Erosion/wear is the accelerated mechanical removal of surface material as a result of relative movement between, or impact from particles, liquids, droplets, slurries, and two-phase flow. Erosion is characterized by a localized loss in thickness in the form of pits, grooves, gullies, waves, rounded holes and valleys. These losses often exhibit a directional pattern. Failures can occur in a relatively short time.

·         Metal loss rates depend on:

o   The velocity and concentration of impacting medium

o   The size, shape, density and hardness of impacting particles

o   The angle of impact of the particles

o   The hardness and corrosion resistance of material subject to erosion.

·         Softer alloys such as copper and aluminum alloys that are easily worn from mechanical damage may be subject to severe metal loss under high velocity conditions.

·         Increasing hardness of the metal substrate is not always a good indicator of improved resistance to erosion, particularly where corrosion plays a significant role.

·         For each environment-material combination, there is often a threshold velocity above which impacting objects may produce metal loss.

Materials & Equipment

Materials

All metals, alloys and refractories.

Equipment

Most prevalent at changes in direction, pressure drop locations or where there is extreme turbulence/velocity.

FCC Catalyst – Cyclones, cyclone dip legs, flapper and slide valves, catalyst and flue gas piping, and the fractionators bottoms circuit (pumps, piping, heat exchanger tubes), Small cracks in refractories can propel catalyst at a very high velocity eroding the vessel wall.

Cokers – Heater tube bends or where injection quills and thermowells jet out into the coke solids stream.

Control Methodology

·         Improvements in design involve changes in shape, geometry and materials selection e.g., increasing the pipe diameter to decrease velocity; streamlining bends to reduce impingement; increasing the wall thickness; and using replaceable impingement baffles.

·         Improved resistance to erosion is usually achieved through increasing substrate hardness using harder alloys, hardfacing or surface-hardening treatments. Erosion resistant refractories in cyclones and slide valves have been very successful.

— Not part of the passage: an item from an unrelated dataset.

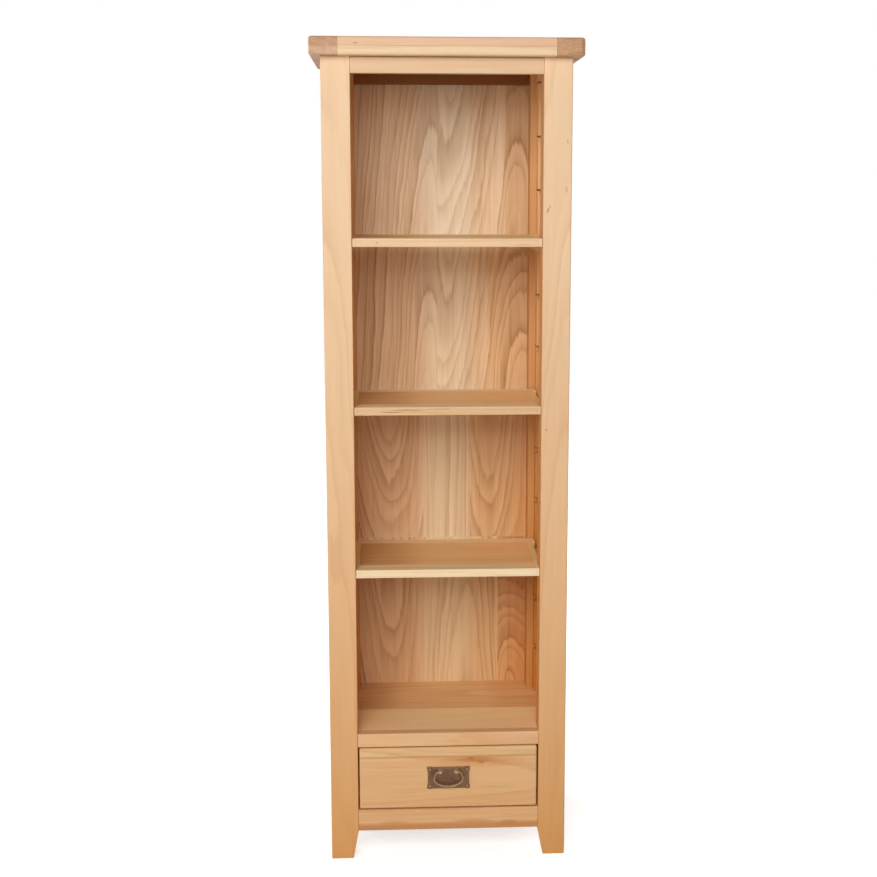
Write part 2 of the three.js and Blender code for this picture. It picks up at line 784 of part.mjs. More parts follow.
// The plate's outline, drawn from its middle and taken in all round by an inset: the
// sides step in between the four corners, so that these stand out as ears.
function plateOutline(inset) {
  const a = plateWidth / 2 - inset;
  const b = plateHeight / 2 - inset;
  const ear = earLength - inset;
  const points = [];
  for (const [sx, sz] of [[1, 1], [-1, 1], [-1, -1], [1, -1]]) {
    const corner = [
      [sx * (a - earStep), sz * (b - ear)],
      [sx * a, sz * (b - ear + 2 * earStep)],
      [sx * a, sz * b],
      [sx * (a - ear + 2 * earStep), sz * b],
      [sx * (a - ear), sz * (b - earStep / 2)],
    ];
    points.push(...(sx * sz > 0 ? corner : corner.reverse()));
  }
  return polygon(points);
}

function makePlate() {
  const plate = extrude(plateOutline(0), "y", [-plateThickness, plateThickness], plateBevel);
  const field = extrude(plateOutline(plateRimWidth), "y", [-2 * plateThickness, fieldFront]);
  const front = cut(plate, field).intersect(block({
    x: [-plateWidth, plateWidth], y: [-2 * plateThickness, 0], z: [-plateHeight, plateHeight],
  }));
  const rivets = [];
  for (const sx of [-1, 1]) {
    for (const sz of [-1, 1]) {
      const head = new THREE.SphereGeometry(rivetRadius, 10, 6);
      head.scale(1, rivetHeight / rivetRadius, 1);
      head.translate(
        sx * (plateWidth / 2 - rivetEdgeDistance), fieldFront, sz * (plateHeight / 2 - rivetEdgeDistance));
      rivets.push(solidOf(head));
    }
  }
  return join(front, ...rivets);
}

// A pivot is turned about its own axis, which stands out of the plate, and drilled across.
function makePivot() {
  const profile = [
    new THREE.Vector2(0, 0),
    new THREE.Vector2(pivotFlangeRadius, 0),
    new THREE.Vector2(pivotFlangeRadius, pivotFlangeHeight / 2),
    new THREE.Vector2(pivotStemRadius, pivotFlangeHeight),
  ];
  const ballSteps = 8;
  const first = Math.asin(pivotStemRadius / pivotBallRadius);
  for (let i = 0; i <= ballSteps; i++) {
    const angle = first + ((Math.PI - first) * i) / ballSteps;
    const radius = i === ballSteps ? 0 : pivotBallRadius * Math.sin(angle);
    profile.push(new THREE.Vector2(radius, pivotStandOff - pivotBallRadius * Math.cos(angle)));
  }
  const turned = new THREE.LatheGeometry(profile, pivotSides);
  const boreRadius = (bailPinRadius + bailPinPlay) / Math.cos(Math.PI / pivotSides);
  const hole = new THREE.CylinderGeometry(boreRadius, boreRadius, 4 * pivotBallRadius, pivotSides);
  hole.rotateZ(Math.PI / 2);
  hole.translate(0, pivotStandOff, 0);
  return cut(solidOf(turned), solidOf(hole));
}

// The middle line of the bail's right half in x, z: pin, shoulder and half of the bowl.
function bailHalfLine() {
  const quarter = Math.PI / 2;
  const half = bailWidth / 2;
  const clearOfBall = pivotSpacing / 2 + pivotBallRadius;
  const shoulder = new THREE.EllipseCurve(
    clearOfBall, -bailShoulderDrop, half - clearOfBall, bailShoulderDrop, quarter, 0, true);
  const bowl = new THREE.EllipseCurve(
    0, -bailShoulderDrop, half, bailDrop - bailShoulderDrop, 0, -quarter, true);
  const pin = new THREE.Vector2(pivotSpacing / 2 - bailPinInside, 0);
  return [pin, ...shoulder.getPoints(8), ...bowl.getPoints(14).slice(1)];
}

// A round bar along a line in the x, z plane; its radius swells with the fall below the pins.
function sweptBar(line, radiusAt, sides) {
  const positions = [];
  const rings = line.map((point, i) => {
    const before = line[Math.max(i - 1, 0)];
    const after = line[Math.min(i + 1, line.length - 1)];
    const along = new THREE.Vector2().subVectors(after, before).normalize();
    const radius = radiusAt(point);
    return Array.from({ length: sides }, (_, k) => {
      const angle = (2 * Math.PI * k) / sides;
      const across = radius * Math.cos(angle);
      return [point.x - along.y * across, radius * Math.sin(angle), point.y + along.x * across];
    });
  });
  const put = (...corners) => corners.forEach((corner) => positions.push(...corner));
  for (let i = 0; i + 1 < rings.length; i++) {
    for (let k = 0; k < sides; k++) {
      const next = (k + 1) % sides;
      put(rings[i][k], rings[i + 1][k], rings[i + 1][next]);
      put(rings[i][k], rings[i + 1][next], rings[i][next]);
    }
  }
  const last = rings[rings.length - 1];
  for (let k = 1; k + 1 < sides; k++) {
    put(rings[0][0], rings[0][k], rings[0][k + 1]);
    put(last[0], last[k + 1], last[k]);
  }
  const geometry = new THREE.BufferGeometry();
  geometry.setAttribute("position", new THREE.BufferAttribute(new Float32Array(positions), 3));
  return geometry;
}

function makeBail() {
  const right = bailHalfLine();
  const left = right.slice(0, -1).map((point) => new THREE.Vector2(-point.x, point.y));
  const line = [...right, ...left.reverse()];
  const radiusAt = (point) => {
    const fall = Math.min(Math.max(-point.y / bailDrop, 0), 1);
    return bailPinRadius + (bailMiddleRadius - bailPinRadius) * fall;
  };
  return solidOf(sweptBar(line, radiusAt, bailSides));
}

function makeHandle(drawer) {
  const handle = new THREE.Group();
  handle.position.set(0, -seam, drawerFrontLow + drawerFrontHeight / 2);
  drawer.add(handle);
  addPiece(handle, "handle_plate", makePlate(), antiqueBrass);
  for (const side of [-1, 1]) {
    const name = side > 0 ? "handle_pivot_right" : "handle_pivot_left";
    const place = [(side * pivotSpacing) / 2, fieldFront - seam, pivotRise];
    addPiece(handle, name, makePivot(), antiqueBrass, place).rotation.x = Math.PI;
  }
  const bailPlace = [0, fieldFront - seam - pivotStandOff, pivotRise];
  addPiece(handle, "handle_bail", makeBail(), antiqueBrass, bailPlace);
}

// Assembly
const bookcase = new THREE.Group();
const caseFrame = new THREE.Group();
caseFrame.position.y = frontOfCase;
bookcase.add(caseFrame);
makeTop(caseFrame);
makeCrossRails(caseFrame);
makeSides(caseFrame);
makeBackPanel(caseFrame);
makeFloor(caseFrame);
makeShelves(caseFrame);
makeDrawer(caseFrame);

export default bookcase;
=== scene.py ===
"""A tall, narrow oak bookcase with a drawer below, dressed for a picture.

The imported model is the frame: every wooden piece keeps its own mesh and gets an oak
material here, with its grain along the piece. The handle gets an aged brass finish.
Places and sizes are in metres, and colours are written as numbers from 0 to 255.
"""

import math
from collections import namedtuple

import bmesh
import bpy
from mathutils import Matrix, Vector


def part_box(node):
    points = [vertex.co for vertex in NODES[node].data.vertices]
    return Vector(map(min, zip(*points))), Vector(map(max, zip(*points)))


bl_info = {
    "name": "Oak bookcase",
    "version": (1, 0, 0),
    "blender": (4, 5, 0),
    "location": "3D View > Sidebar > Bookcase",
    "description": "Finishes the pieces of an oak bookcase and sets up its picture",
    "category": "Object",
}

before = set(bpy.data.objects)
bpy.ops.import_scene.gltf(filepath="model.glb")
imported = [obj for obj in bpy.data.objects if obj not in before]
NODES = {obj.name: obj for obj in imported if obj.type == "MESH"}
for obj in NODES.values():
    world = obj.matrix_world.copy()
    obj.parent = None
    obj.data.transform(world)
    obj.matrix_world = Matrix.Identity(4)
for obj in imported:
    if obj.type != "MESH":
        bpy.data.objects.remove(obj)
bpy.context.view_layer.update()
SHELVES = (1, 2, 3)
HANDS = {"left": -1, "right": 1}

# Where the finishes line up with the frame: the sides and the rear of the right posts, the
# sides and faces of the back panel, and the heights of the top and the shelves
(POST_INNER, _, _), (POST_OUTER, POST_REAR, _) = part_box("rear_post_right")
(BACK_LEFT, BACK_FRONT, _), (BACK_RIGHT, BACK_REAR, _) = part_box("back_panel")
UNDER_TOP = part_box("top_front_strip")[0][2]
SHELF_UNDERSIDES = [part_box(f"shelf_{n}_panel")[0][2] for n in SHELVES]
SHELF_TOPS = [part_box(f"shelf_{n}_panel")[1][2] for n in SHELVES]
SHELF_MIDDLES = [(low + high) / 2 for low, high in zip(SHELF_UNDERSIDES, SHELF_TOPS)]

# A spot of another colour: patches lie under the grain and specks on top of it. It covers
# the whole piece along an axis on which its size is 0.
Spot = namedtuple("Spot", "centre size colour strength")

# The log that a board is cut from: its middle across and into the board, its leans in both
# directions, the width of a year's growth, and the height that the leans start from
Log = namedtuple("Log", "across deep lean_across lean_deep rings up")

# A leaf of veneer: where it starts, its log's place, lean, depth, tilt and rings, and its tone
Leaf = namedtuple("Leaf", "start heart lean depth tilt rings tone")

# A band of leaves from left to right. It begins at a place on an axis and covers the bands
# before it. Its logs lean from its middle height.
Band = namedtuple("Band", "axis start middle leaves")

# Painted shadows under the notches' upper faces at even heights, no further than inner from the middle of the
# case
NotchShadows = namedtuple("NotchShadows", "first step thickness inner")

# Noise drawn out along the grain: how fine it is across it and along it, its detail and
# roughness, and how far it is moved across
Drawn = namedtuple("Drawn", "across along detail roughness moved", defaults=(0.0,))


def linear(rgb):
    """A colour written as numbers from 0 to 255, made linear."""
    values = [c / 255 for c in rgb]
    return [c / 12.92 if c <= 0.04045 else ((c + 0.055) / 1.055) ** 2.4 for c in values] + [1.0]


class Shader:
    """Builds the nodes of one material, or of the world."""

    def __init__(self, name, world=None):
        self.owner = world or bpy.data.materials.new(name)
        self.owner.use_nodes = True
        self.tree = self.owner.node_tree
        self.tree.nodes.clear()

    def node(self, kind, inputs=(), **settings):
        """A new node with its inputs and settings filled in."""
        made = self.tree.nodes.new(kind)
        for key, value in settings.items():
            setattr(made, key, value)
        for key, value in dict(inputs).items():
            self.feed(made.inputs[key], value)
        return made

    def feed(self, socket, value):
        """Gives a socket a value, or links it to another node's output."""
        if isinstance(value, bpy.types.NodeSocket):
            self.tree.links.new(value, socket)
        else:
            socket.default_value = value

    def calc(self, operation, *values):
        """The outcome of one step of arithmetic."""
        made = self.node("ShaderNodeMath", operation=operation)
        for socket, value in zip(made.inputs, values):
            self.feed(socket, value)
        return made.outputs[0]

    def vector(self, x, y, z):
        return self.node("ShaderNodeCombineXYZ", {"X": x, "Y": y, "Z": z}).outputs[0]

    def mix(self, factor, a, b, blend="MIX"):
        """Blends the colour b into the colour a."""
        made = self.node("ShaderNodeMix", data_type="RGBA", blend_type=blend)
        self.feed(made.inputs[0], factor)
        self.feed(made.inputs[6], a)
        self.feed(made.inputs[7], b)
        return made.outputs[2]

    def ramp(self, value, stops, interpolation="LINEAR"):
        """Turns a number into a colour or a grey through stops of (place, colour or grey)."""
        made = self.node("ShaderNodeValToRGB", {"Fac": value})
        made.color_ramp.interpolation = interpolation
        elements = made.color_ramp.elements
        while len(elements) < len(stops):
            elements.new(1.0)
        for element, (place, colour) in zip(elements, stops):
            element.position = place
            element.color = colour if hasattr(colour, "__len__") else (colour, colour, colour, 1.0)
        return made.outputs[0]

    def noise(self, vector, scale, detail, roughness):
        inputs = {"Vector": vector, "Scale": scale, "Detail": detail, "Roughness": roughness}
        return self.node("ShaderNodeTexNoise", inputs).outputs[0]

    def spread(self, value, low, high, to_low=0.0, to_high=1.0, smooth=False):
        """Moves a value from one range to another and keeps it inside that."""
        kind = "SMOOTHSTEP" if smooth else "LINEAR"
        made = self.node("ShaderNodeMapRange", interpolation_type=kind)
        for key, number in zip(("Value", "From Min", "From Max", "To Min", "To Max"),
                               (value, low, high, to_low, to_high)):
            self.feed(made.inputs[key], number)
        return made.outputs[0]

    def close(self, last, output="ShaderNodeOutputMaterial"):
        """Leads the last shader node to the output, and gives what was built."""
        self.tree.links.new(last.outputs[0], self.node(output).inputs[0])
        return self.owner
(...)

·         Heat exchangers utilize impingement plates and occasionally tube ferrules to minimize erosion problems.

Monitoring Techniques

·         Visual examination of suspected or troublesome areas, as well as UT checks or RT can be used to detect the extent of metal loss.

·         IR scans are used to detect refractory loss on stream.

Inspection Frequency

·         Periodically at T&Is

·         On-Stream Inspection schedule

KPIs

None

Reference

NACE International Course – Corrosion Control in the Refinery Industry.